That my joy may be in you (Jn 15:9-12)
A 'Love Letter" for the
Blessing of a Civil Marriage
Amy Bian Fang Wong and Timothy Wong
St. Andrew’s Episcopal Church,
Harrington Park, NJ.
October 8, 2016
This is a love letter for Tim and Amy Wong, who were civilly married in
China four years ago and today come to
this church, this Body of Christ, seeking a blessing on the sacred covenant
they now make between them. It is my hope that they will put this love letter
in with their photo album and take it out to read it as part of the celebration
of their wedding anniversary.

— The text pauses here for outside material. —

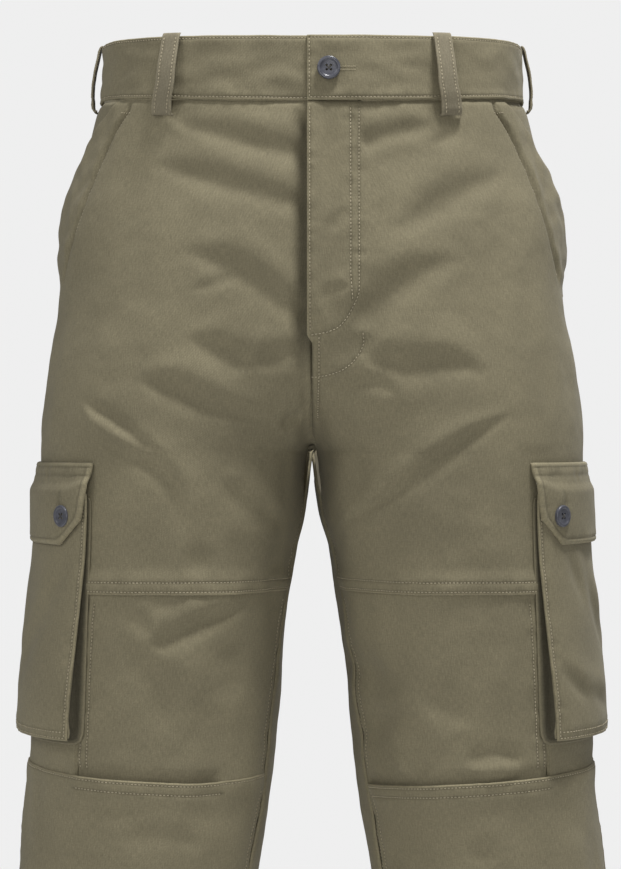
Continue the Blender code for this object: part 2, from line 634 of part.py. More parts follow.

My prayer is that it will strengthen and nourish
and sustain the grace bestowed upon them in this sacramental act of marriage.
So . . .
Dear Amy and Tim,
First of all, please allow me a moment to simply gush.
Tim,
I’ve never seen you look more handsome. As we say in North Jersey, “Hey, you
clean up real good.” And, Amy, you are a beautiful woman but today, today your
inner beauty and joy are shining in ways that are simply breathtaking.
I just
want to warn you that I just may get all “gurly burbly” at some point in the
midst of this service. I just hope that, if I do cry, it’s not my “ugly face”
cry.
So, having said that, let me get onto the heart of this
sermon – the part I want you to take with you into your sacramental married
life together:
You can find this love, he says, by
keeping his commandments.
If you remember, that had to do with love, too. His
‘new commandment’ is to ‘love one another as I have loved you.”
Live in that
commandment, abide in that love, and, says Jesus, your joy will be complete.

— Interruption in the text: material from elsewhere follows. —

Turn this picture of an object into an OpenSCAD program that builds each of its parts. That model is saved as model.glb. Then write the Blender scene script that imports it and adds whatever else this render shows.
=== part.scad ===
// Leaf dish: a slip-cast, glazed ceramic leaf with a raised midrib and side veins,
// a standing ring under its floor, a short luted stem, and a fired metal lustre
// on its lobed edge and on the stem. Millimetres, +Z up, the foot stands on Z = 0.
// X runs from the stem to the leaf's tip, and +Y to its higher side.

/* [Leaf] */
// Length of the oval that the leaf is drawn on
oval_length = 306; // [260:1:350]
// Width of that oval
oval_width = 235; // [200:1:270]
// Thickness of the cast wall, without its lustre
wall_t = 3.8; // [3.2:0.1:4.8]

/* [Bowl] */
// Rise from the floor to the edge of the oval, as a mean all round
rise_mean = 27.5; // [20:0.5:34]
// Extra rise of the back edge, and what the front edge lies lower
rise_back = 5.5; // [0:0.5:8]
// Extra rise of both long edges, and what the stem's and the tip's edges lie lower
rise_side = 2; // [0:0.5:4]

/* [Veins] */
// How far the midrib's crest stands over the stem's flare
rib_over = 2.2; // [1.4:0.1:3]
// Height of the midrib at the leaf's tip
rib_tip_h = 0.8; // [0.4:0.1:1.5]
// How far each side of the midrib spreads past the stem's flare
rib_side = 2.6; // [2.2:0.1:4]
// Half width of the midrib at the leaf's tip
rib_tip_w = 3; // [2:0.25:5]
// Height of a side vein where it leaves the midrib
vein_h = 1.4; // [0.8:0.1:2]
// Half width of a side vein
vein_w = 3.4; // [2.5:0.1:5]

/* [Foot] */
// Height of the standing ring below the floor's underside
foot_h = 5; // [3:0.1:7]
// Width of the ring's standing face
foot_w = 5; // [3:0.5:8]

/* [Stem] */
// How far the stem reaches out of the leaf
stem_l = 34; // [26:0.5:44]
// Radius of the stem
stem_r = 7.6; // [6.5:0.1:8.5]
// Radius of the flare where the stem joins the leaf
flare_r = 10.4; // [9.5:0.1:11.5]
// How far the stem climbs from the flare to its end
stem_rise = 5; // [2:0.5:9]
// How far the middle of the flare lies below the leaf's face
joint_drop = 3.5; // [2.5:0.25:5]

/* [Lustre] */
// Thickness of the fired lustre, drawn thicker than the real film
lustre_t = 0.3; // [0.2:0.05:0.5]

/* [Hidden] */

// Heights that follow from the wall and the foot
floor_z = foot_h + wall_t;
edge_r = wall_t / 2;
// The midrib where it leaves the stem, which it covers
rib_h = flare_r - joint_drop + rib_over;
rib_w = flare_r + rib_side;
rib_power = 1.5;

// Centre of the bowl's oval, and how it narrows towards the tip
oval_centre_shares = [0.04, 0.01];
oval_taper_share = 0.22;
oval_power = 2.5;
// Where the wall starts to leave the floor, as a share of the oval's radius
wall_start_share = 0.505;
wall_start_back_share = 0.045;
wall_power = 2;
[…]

I cannot even begin to express my joy at being here today,
for the blessing of your civil marriage.
I’ve known you, Tim since you were 16 years
old and a CIT (Counselor in Training) at Eagle’s Nest Camp. I, of course, was only
about twelve at the time. I was so impressed with you, with your beautiful heart, your
generous spirit and your dedication to living out of – and abiding in – the
Gospel of Jesus Christ that you simply claimed a piece of my heart.
When I was rector of St. Paul’s, Chatham, and looking for a
Youth Missioner, I felt a very clear vocational call to work with you and I
called and ask you to come and work with me. Your work rapidly became the model
of Youth Ministry for the rest of the diocese. Everybody wanted you for their
Youth Missioner. I couldn’t have been more pleased and proud to have worked
with you. It gives me such joy to see you in love with this beautiful woman.

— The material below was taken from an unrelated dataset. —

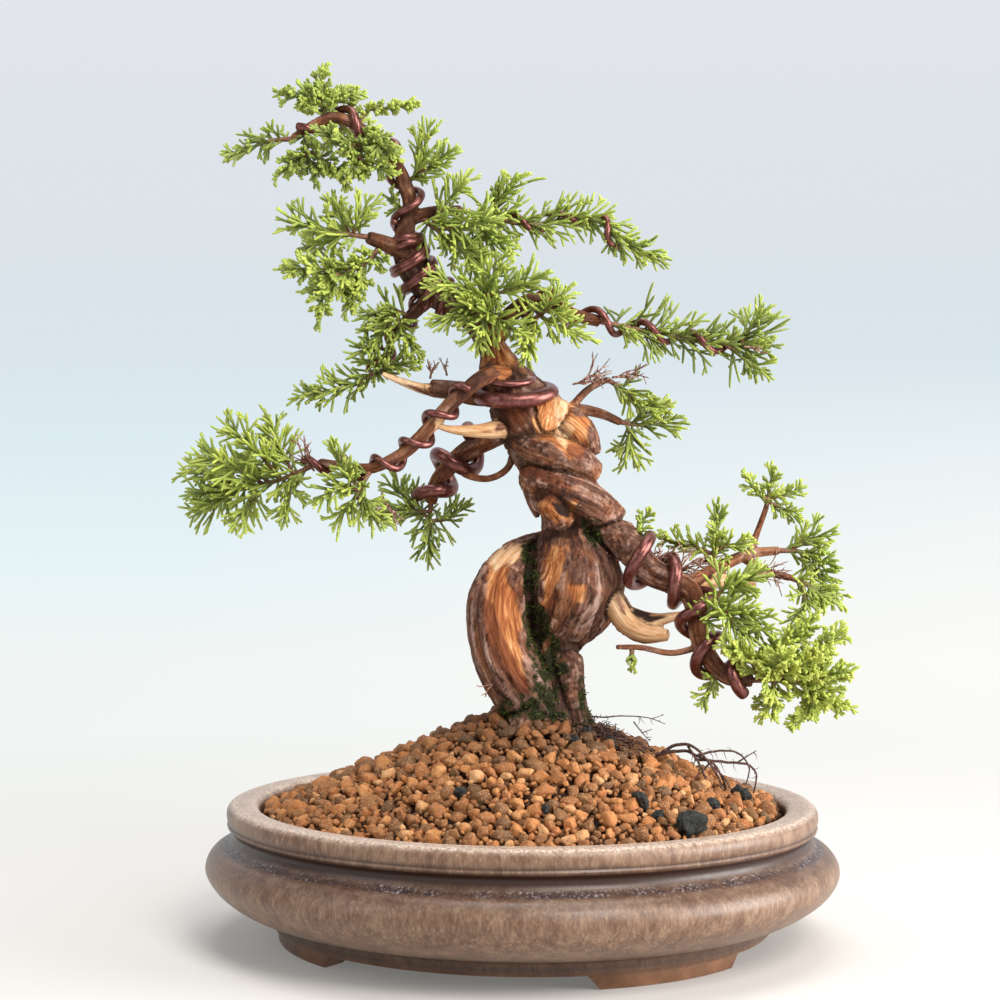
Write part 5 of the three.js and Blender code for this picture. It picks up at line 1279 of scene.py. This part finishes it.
# ---------- the leaves ----------
def cords(soup, starts, ways, bends, lengths, radii, rings, sides, tips, tints):
    """Scaly cords, each bent a little: round-ended tubes whose rings swell like overlapping scales."""
    count = len(starts)
    t = np.append(np.linspace(0, 0.9, rings - 2), [0.965, 1.0])
    along = ways[:, None] * t[None, :, None] + bends[:, None] * (t**2)[None, :, None]
    centres = starts[:, None] + along * lengths[:, None, None]
    side = unit(np.cross(ways, np.array([0.31, 0.17, 0.93])))
    other = np.cross(ways, side)
    shape = np.minimum(1, 0.8 + 0.7 * t) * np.sqrt(np.clip((1.01 - t) / 0.11, 0.06, 1))
    shape = shape * np.where(np.arange(rings) % 2 == 0, 0.95, 1.06)
    angle = circle(sides)[None, None, :, None]
    ring = side[:, None, None] * np.cos(angle) + other[:, None, None] * np.sin(angle)
    wide = (radii[:, None] * shape[None])[..., None, None]
    corners = (centres[:, :, None] + ring * wide).reshape(count, rings * sides, 3)
    ends = np.stack([starts, centres[:, -1] + ways * radii[:, None] * 0.35], axis=1)
    corners = np.concatenate([corners, ends], axis=1)
    size = rings * sides + 2
    shift = (np.arange(count) * size)[:, None, None]
    quads, tris = ((faces[None] + shift).reshape(-1, faces.shape[1]) for faces in tube_faces(rings, sides))
    bright = tips[:, :1] + (tips[:, 1:] - tips[:, :1]) * t[None]
    bright = np.concatenate([np.repeat(bright, sides, axis=1), tips], axis=1).ravel()
    soup.add(corners.reshape(-1, 3), quads, tris, tip=bright, tint=np.repeat(tints, size), woody=0.0)


def turn_about(vectors, axes, angles):
    cos, sin = np.cos(angles)[:, None], np.sin(angles)[:, None]
    return vectors * cos + np.cross(axes, vectors) * sin + axes * dot(vectors, axes)[:, None] * (1 - cos)


def offshoots(generator, starts, ways, bends, lengths, parts, flats, angles, loose):
    """Where side cords leave their cords, and which way they go."""
    at = starts + (ways * parts[:, None] + bends * (parts**2)[:, None]) * lengths[:, None]
    tangent = unit(ways + 2 * bends * parts[:, None])
    axis = unit(flats + generator.normal(scale=loose, size=starts.shape))
    axis = unit(axis - tangent * dot(axis, tangent)[:, None])
    return at, turn_about(tangent, axis, angles)


# How a spray's shoots grow: their spacing on the stem, length over the spray's reach, lean off the
# stem in radians, side shoots on each with their length and angle, the share that forks again and
# the shortest that does, and their radius.
SLENDER = {
    "step": 0.93, "long": (0.85, 1.48), "lean": (0.5, 1.15), "sides": 3, "far": 0.78, "angle": (0.4, 0.72),
    "forks": 0.16, "forks_from": 3.4, "thick": (0.43, 0.51),
}
TUFTED = {
    "step": 0.8, "long": (0.7, 1.15), "lean": (0.55, 1.25), "sides": 5, "far": 0.64, "angle": (0.45, 0.8),
    "forks": 0.6, "forks_from": 2.4, "thick": (0.49, 0.58),
}
TUFTED_SPRAYS = ("apex_crown", "apex_front", "apex_low", "apex_arm", "upper_left_low", "right_pad")
# Sprays brighter or duller than the others': partly fresher or duller growth, partly painted light and
# shade, brighter on the right and duller behind and round the apex.
FRESH_AND_LIT = {
    "right_pad": 0.38, "apex_crown": -0.25, "apex_front": -0.3, "upper_left_low": -0.1, "right_sprig": 0.1,
    "right_under": 0.1, "left_pad": 0.1, "back_left": -0.3, "right_back": -0.15, "apex_low": -0.45,
    "apex_tip": -0.3, "long_limb": -0.4, "top_right": -0.1, "mid_left": -0.2,
}
# Sprays whose shoots are longer or shorter than the others' for their reach.
FULL = {
    "long_limb": 1.18, "right_pad": 1.12, "right_middle": 1.1, "middle": 1.06, "left_pad": 1.04,
    "apex_crown": 0.94,
}
# How much shorter a spray's shoots are at the end of its stem, and how close they stand.
TAPER = {"long_limb": 0.55, "right_pad": 0.3}
CLOSE = {"right_pad": 0.85, "right_middle": 0.85}
STEM_SIDES, CORD_SIDES = 8, 6
LEAF_TURN = math.radians(137.5)  # from one shoot to the next round a stem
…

Your mom and dad obviously did a great job parenting you. I
can only imagine their joy today!
I first met you, Amy, shortly after you and Tim came home to
America and took a trip to visit Barbara and me in our home on Rehoboth Bay in
Delaware. You fell in love with our home and immediately wanted to move to
Delaware, demonstrating exactly the kind of judgment and character and
temperament we’ve come to admire in you.
I love seeing your spirit of
adventure, your embrace of what’s new and foreign, and your absolute joy in
discovering America and making it your new home. I love that you are now
teaching Chinese to American students, contributing in your own way to building
bridges across countries and cultures.
As someone who is second generation Portuguese immigrant, I
resonate with that line between Alexander Hamilton and Marquis de Lafayette from the Broadway play, Hamilton: “Immigrants, we get the job done.”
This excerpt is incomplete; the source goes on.